Lake Killian is a small kettle lake wholly encompassed by Ma-Ka-Ja-Wan Scout Reservation in Pearson, Wisconsin. It is a central geographic feature of the camp, dividing it into East Camp and West Camp on opposing sides of the lake. Both East Camp and West Camp maintain aquatics facilities where campers can complete various merit badges. The lake is used by scouts on both sides of the lake for fishing, swimming, and boating. Spring Lake Road, which goes through the scout reservation, is named for the lake.

==Hydrology==
Lake Killian receives all of its water from springs and precipitation; the only outflow is Skid's Creek on the west side of the lake. Skid's Creek drains from so far north in the lake that water in the southern basin has a significantly greater residence time than more northern waters.

==Bathymetry==
The bathymetric character of Lake Killian is dominated by a shallow northern third, with depths under 3 metres.

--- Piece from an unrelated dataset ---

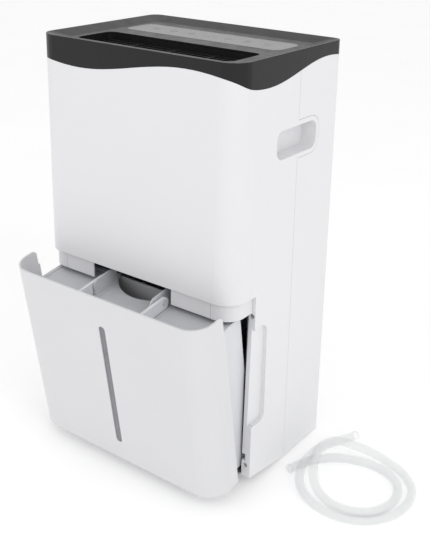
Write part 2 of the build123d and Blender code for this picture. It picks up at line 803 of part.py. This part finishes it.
with BuildPart() as tank:
    add(side_prism([(tank_front, tank_bottom(tank_front)), (tank_front, tank_top), (-21.5, tank_top),
                    (-20.5, 175), (-41, 40), (-44, tank_bottom(-44))], -tank_half, tank_half))
    upright = tank.edges().filter_by(Axis.Z).group_by(Axis.Y)[0]
    fillet(upright, 16)
    offset(amount=-tank_wall, openings=tank.faces().sort_by(Axis.Z)[-1])
    for side in (-1, 1):
        # roller pods
        with BuildSketch(Plane.YZ.offset(side * roller_x - 11)):
            with BuildLine():
                Polyline((roller_y - 10, tank_bottom(roller_y - 10)),
                         (roller_y + 10, tank_bottom(roller_y + 10)),
                         (roller_y + 10, 36), (roller_y - 10, 36), close=True)
            make_face()
        extrude(amount=22)
        with BuildSketch(Plane.YZ.offset(side * roller_x - 6)):
            with Locations((roller_y, 25)):
                Rectangle(14, 15)
        extrude(amount=12, mode=Mode.SUBTRACT)
        with BuildSketch(Plane.YZ.offset(side * roller_x - 9.2)):
            with Locations((roller_y, roller_z)):
                Circle(1.85)
        extrude(amount=18.4, mode=Mode.SUBTRACT)
        # lugs that carry the front panel
        for lug_z in (60.0, 230.0):
            with BuildSketch(Plane.XZ.offset(102.5)):
                with Locations((side * 160.5, lug_z)):
                    Rectangle(11, 16)
                with Locations((side * 162, lug_z)):
                    Circle(1.5, mode=Mode.SUBTRACT)
            extrude(amount=3)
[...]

The lake steadily deepens moving toward its center, with a deep central basin of 5 metres' depth or deeper occupying the central third. The southern and eastern portions of the lake are generally deeper than the northern and western regions. A large sandbar, less than a metre under the surface and stretching a hundred metres from end to end, dominates the southwestern extremity of the lake and is surrounded by comparatively shallow waters.
The deep central basin of the lake plunges to a maximum of 7.6 m, though the average depth is much shallower, only 3.6 m.